Приходилось упрощать громадную и сложную бюрократическую машину, и для сокращения штатов, скрепя сердце, увольнять лишних людей. Все это, конечно, породило много недовольства и тем более было тяжело Михаилу Григорьевичу, что он по сердечности своей натуры всегда был готов помочь ближнему в беде.
Однако и на этот раз не смотря на свое кратковременное пребывание (от 25 мая 1882 г. 21 февраля 1884 г.) в крае, посвятив значительную часть времени на объезд его, он успел сократить расходы государственного казначейства на сумму более чем на полмиллиона рублей. Достиг он этого, упразднив ненужную Аральскую флотилию, сократив часть войска соответственным, его преобразованием и изменением системы его продовольствия.

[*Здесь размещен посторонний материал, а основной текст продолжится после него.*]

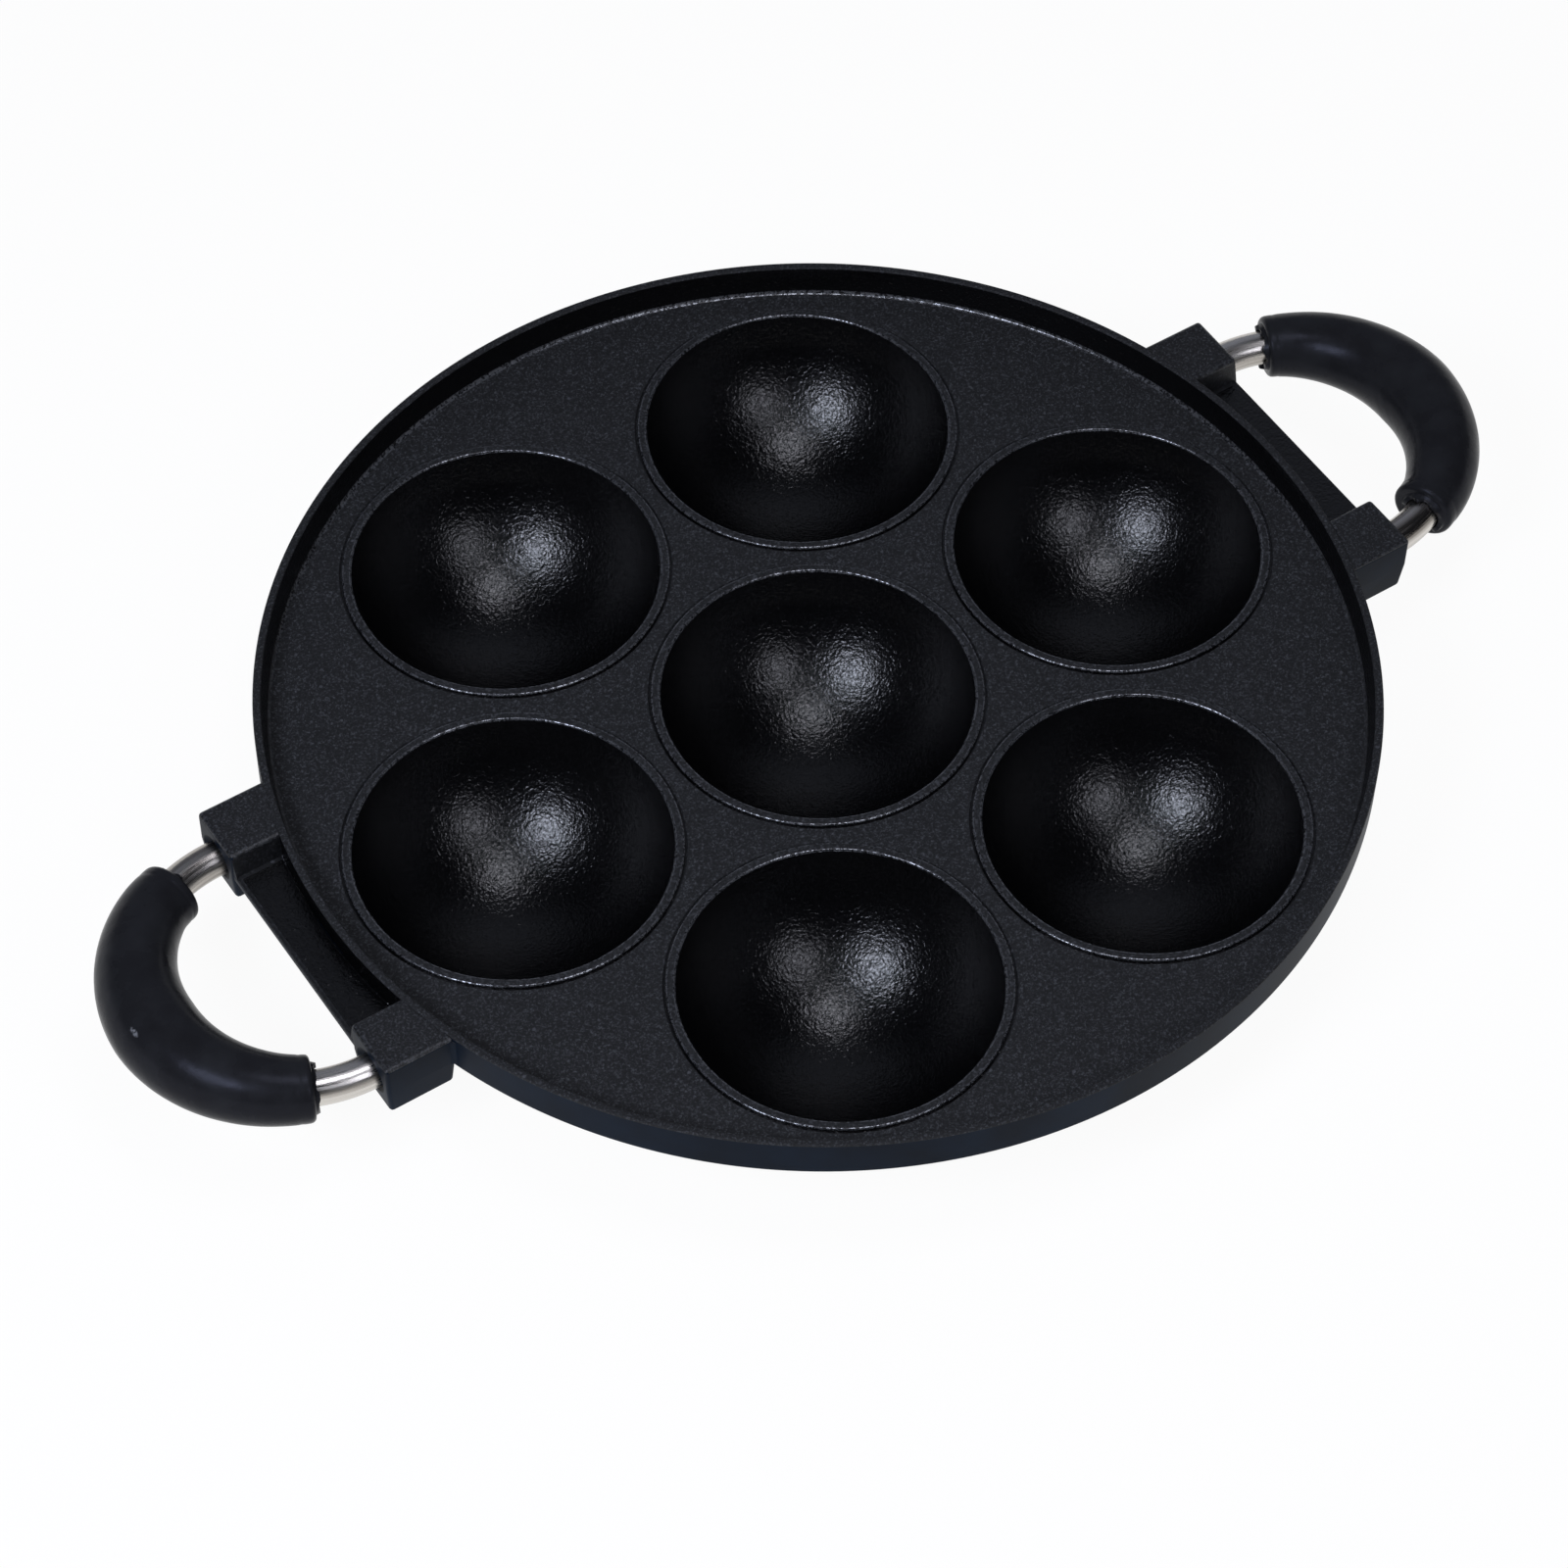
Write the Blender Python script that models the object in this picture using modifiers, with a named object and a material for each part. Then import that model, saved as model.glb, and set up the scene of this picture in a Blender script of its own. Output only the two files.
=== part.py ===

Вблизи города Ходжента он прорыл канал из Сыр-Дарьи на протяжении 15 верст, оросив этою мерою 35.000 десятин земли. Другой канал был проведен им возле Перовска, на протяжении 25 верст, способный оросить 100.000 десятин. Такие ирригационные работы в степях Средней Азии имеют громадное значение, обращая безводные пустыни в плодородные пространства, поднимая производительность края и следовательно его доходность.
Для того чтобы остановить рост цены за вьючную перевозку товаров из Средней Азии в Россию и обратно, стесняющую торговлю Михаил Григорьевич, так сказать, открыл новый, кратчайший путь и удостоился за это Высочайшей [46] благодарности. Во время этой его поездки по новому пути им была также доказана на опыте судоходность залива Мертвый Култук дотоле, упорно отрицаемая учеными топографами.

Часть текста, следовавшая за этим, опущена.